=== AIM ===
Only the lines between the line with "const nutFront = onNeck(nutX, -1.6" and the line with "obj.data.transform(world)", together with those two lines themselves, are to be copied exactly.

=== DATA EXTRACT ===
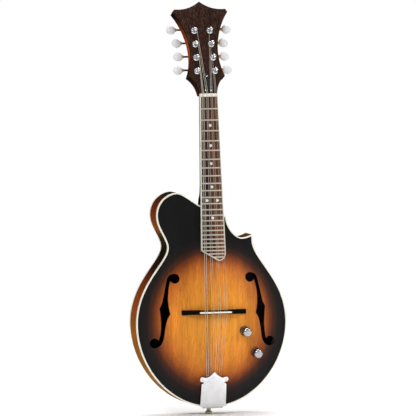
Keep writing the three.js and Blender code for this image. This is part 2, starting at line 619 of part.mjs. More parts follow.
// Leads run inside the body from the pickup to the controls and on to the jack.
const potBack = (key) => vec(0, -18.8, 0).applyMatrix4(knobFrames[key]);
const jackBack = vec(0, -25, 0).applyMatrix4(jackFrame);
const pickupEnd = vec(pickupX, pickupY + 2.9, pickupZ);
const lead = (name, points, color) => part(name, wire(curveThrough(points, 12), 0.9, 6), color);
lead('pickup_lead', [pickupEnd, vec(15, -14, 166), vec(32, -8, 154),
  potBack('volume').add(vec(-3, 1, 3))], 0x222226);
lead('pot_lead', [potBack('volume').add(vec(3, 1, -3)), vec(56, 0, 124), vec(62, 0, 112),
  potBack('tone').add(vec(-3, 1, 3))], 0xa02020);
lead('jack_lead', [potBack('tone').add(vec(3, 1, 3)), vec(82, 0, 120), vec(90, 2, 140),
  jackBack.clone().add(vec(-6, 0, 0)), jackBack], 0x222226);

// ---- tuners ----

for (const { name, sign } of sides) {
  const span = TUNER_PITCH * (TUNER_COUNT - 1);
  const mid = TUNER_S + span / 2;
  const centreX = (sign * (TUNER_X[0] + TUNER_X[TUNER_COUNT - 1])) / 2;
  const lean = Math.atan2(sign * (TUNER_X[0] - TUNER_X[TUNER_COUNT - 1]), span);
  const own = tuners.filter((t) => t.side === name);
  const plateFront = HEAD_BACK + GAP;
  const strip = solid(box(-5.5, 5.5, plateFront, plateFront + TUNER_PLATE, -span / 2 - 8, span / 2 + 15)
    .rotateY(-lean).translate(centreX, 0, mid).applyMatrix4(headFrame));
  const ears = own.map(({ x, s }) => solid(box(x + sign * 4.2, x + sign * 5.6, HEAD_BACK + 1, WORM_BACK + 3,
    s + WORM_RISE - 3, s + WORM_RISE + 3).applyMatrix4(headFrame)));
  const shaftHoles = own.map(({ x, s }) => solid(turned([[0, -12], [1.95, -12], [1.95, 12], [0, 12]], 8)
    .rotateZ(Math.PI / 2).translate(x, WORM_BACK, s + WORM_RISE).applyMatrix4(headFrame)));
  const bores = own.map(({ x, s }) => solid(turned([[0, 0], [POST_HOLE_R, 0], [POST_HOLE_R, 30], [0, 30]], 10)
    .translate(x, 0, s).applyMatrix4(headFrame)));
  const plate = cut(join(strip, ...ears), ...shaftHoles, ...bores);
  part(`tuner_plate_${name}`, geometryOf(plate), 0xc9ccd0, 1, 0.3);
}

const gearLoop = Array.from({ length: 2 * GEAR_TEETH }, (_, i) => {
  const r = i % 2 ? GEAR_R : GEAR_R - 1;
  const a = (Math.PI * i) / GEAR_TEETH;
  return new THREE.Vector2(r * Math.cos(a), r * Math.sin(a));
});

for (const tuner of tuners) {
  const { side, sign, number, x, s, buttonX } = tuner;
  const post = [[0, -POST_TOP], [2.3, -POST_TOP], [POST_R, -POST_TOP + 0.8], [POST_R, -8], [POST_WAIST, -6.9],
    [POST_WAIST, -5.4], [POST_R, -4.3], [POST_R, 24], [0, 24]];
  const gear = solid(stand(gearLoop, GEAR_FRONT, GEAR_BACK));
  part(`post_${side}_${number}`, geometryOf(join(solid(turned(post, 10)), gear))
    .translate(x, 0, s).applyMatrix4(headFrame), 0xd9dde2, 1, 0.25);

  const reach = Math.abs(buttonX - x);
  const shaftProfile = [[0, -4.2], [2.6, -4.2], [2.6, 3.8], [1.6, 3.8], [1.6, reach - BUTTON_R - 1.5],
    [2.6, reach - BUTTON_R - 1.5], [2.6, reach - BUTTON_R + 1.5], [0, reach - BUTTON_R + 1.5]];
  const shaftSolid = solid(turned(shaftProfile, 8).rotateZ((-sign * Math.PI) / 2));
  const disc = [[0, -3.3], [5.2, -2.8], [BUTTON_R, -0.8], [BUTTON_R, 0.8], [5.2, 2.8], [0, 3.3]];
  const knobSolid = solid(turned(disc, 14).translate(sign * reach, 0, 0));
  part(`button_${side}_${number}`, geometryOf(join(shaftSolid, knobSolid))
    .translate(x, WORM_BACK, s + WORM_RISE).applyMatrix4(headFrame), 0xf2f0ea, 0, 0.3);
}

// ---- strings: four pairs, each wire made whole from its hook to its post ----

const stringRow = ['g', 'd', 'a', 'e'].flatMap((note, pair) => [0, 1].map((twin) => ({ note, pair, twin })));
stringRow.forEach(({ note, pair, twin }, i) => {
  const radius = STRING_R[pair];
  const bass = pair < 2;
  const spread = twin ? 1 : -1;
  const number = bass ? i + 1 : 8 - i;
  const tuner = tuners.find((t) => t.side === (bass ? 'bass' : 'treble') && t.number === number);
  const bridgeX = (pair - 1.5) * PAIR_PITCH_BRIDGE + spread * PAIR_HALF_BRIDGE;
  const nutX = (pair - 1.5) * PAIR_PITCH_NUT + spread * PAIR_HALF_NUT;
  const crown = SADDLE_TOP - SADDLE_CROWN * (bridgeX / SADDLE_HALF) ** 2;
  const hook = vec(hooks[i], -BASE_PLATE - GAP - radius, 30).applyMatrix4(baseFrame);
  const over = vec(bridgeX, -HALF_DEPTH - crown - GAP - radius, BRIDGE_Z);
  const nutFront = onNeck(nutX, -1.6 - GAP - radius, 1.5);
  const nutBack = onNeck(nutX, -1.4 - GAP - radius, NUT_LENGTH);
  const side = Math.sign(-tuner.x);
  const post = onHead(tuner.x + side * (POST_WAIST + GAP + radius), -STRING_ON_POST, tuner.s + 1.5);
  const name = `string_${note}${twin + 1}`;
  part(name, wire([hook, over, nutFront, nutBack, post], radius, 8), bass ? 0xb08a5a : 0xc8ccd2, 1, 0.3);
});

export default group;
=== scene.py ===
# %% [markdown]
# # An arched-top mandolin
#
# This lesson dresses a packed mandolin in its finishes. The CAD model gives the frame: where
# every part sits and what it moves with. Here each visible part is modelled again with finer
# edges and gets a procedural material.
#
# Pieces are shaped in millimetres, because that is how an instrument maker measures, and are
# brought to metres when they are finished.

# %% Load the frame
import math
import bpy
import numpy as np
from mathutils import Matrix, Vector
from mathutils.geometry import interpolate_bezier


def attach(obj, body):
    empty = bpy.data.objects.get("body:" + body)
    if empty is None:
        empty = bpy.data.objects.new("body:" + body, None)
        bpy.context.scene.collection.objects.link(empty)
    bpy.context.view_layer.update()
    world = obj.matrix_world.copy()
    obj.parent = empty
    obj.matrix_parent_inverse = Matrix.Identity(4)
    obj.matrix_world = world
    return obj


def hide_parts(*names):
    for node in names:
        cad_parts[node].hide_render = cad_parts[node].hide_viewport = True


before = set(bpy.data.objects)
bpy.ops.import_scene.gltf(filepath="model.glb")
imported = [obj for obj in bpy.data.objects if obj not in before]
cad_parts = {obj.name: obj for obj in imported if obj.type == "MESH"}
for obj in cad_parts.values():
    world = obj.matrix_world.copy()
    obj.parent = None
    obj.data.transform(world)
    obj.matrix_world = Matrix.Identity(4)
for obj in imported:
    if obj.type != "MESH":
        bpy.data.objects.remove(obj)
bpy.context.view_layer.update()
MM = 0.001

# %% [markdown]
# ## Camera, floor and light
#
# A very long lens from twelve metres keeps the body and neck almost free of perspective, as
# in a catalogue picture. The instrument stands upright on its strap button, turned a little
# so that the bass side of the rim shows.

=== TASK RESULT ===
  const nutFront = onNeck(nutX, -1.6 - GAP - radius, 1.5);
  const nutBack = onNeck(nutX, -1.4 - GAP - radius, NUT_LENGTH);
  const side = Math.sign(-tuner.x);
  const post = onHead(tuner.x + side * (POST_WAIST + GAP + radius), -STRING_ON_POST, tuner.s + 1.5);
  const name = `string_${note}${twin + 1}`;
  part(name, wire([hook, over, nutFront, nutBack, post], radius, 8), bass ? 0xb08a5a : 0xc8ccd2, 1, 0.3);
});

export default group;
=== scene.py ===
# %% [markdown]
# # An arched-top mandolin
#
# This lesson dresses a packed mandolin in its finishes. The CAD model gives the frame: where
# every part sits and what it moves with. Here each visible part is modelled again with finer
# edges and gets a procedural material.
#
# Pieces are shaped in millimetres, because that is how an instrument maker measures, and are
# brought to metres when they are finished.

# %% Load the frame
import math
import bpy
import numpy as np
from mathutils import Matrix, Vector
from mathutils.geometry import interpolate_bezier


def attach(obj, body):
    empty = bpy.data.objects.get("body:" + body)
    if empty is None:
        empty = bpy.data.objects.new("body:" + body, None)
        bpy.context.scene.collection.objects.link(empty)
    bpy.context.view_layer.update()
    world = obj.matrix_world.copy()
    obj.parent = empty
    obj.matrix_parent_inverse = Matrix.Identity(4)
    obj.matrix_world = world
    return obj


def hide_parts(*names):
    for node in names:
        cad_parts[node].hide_render = cad_parts[node].hide_viewport = True


before = set(bpy.data.objects)
bpy.ops.import_scene.gltf(filepath="model.glb")
imported = [obj for obj in bpy.data.objects if obj not in before]
cad_parts = {obj.name: obj for obj in imported if obj.type == "MESH"}
for obj in cad_parts.values():
    world = obj.matrix_world.copy()
    obj.parent = None
    obj.data.transform(world)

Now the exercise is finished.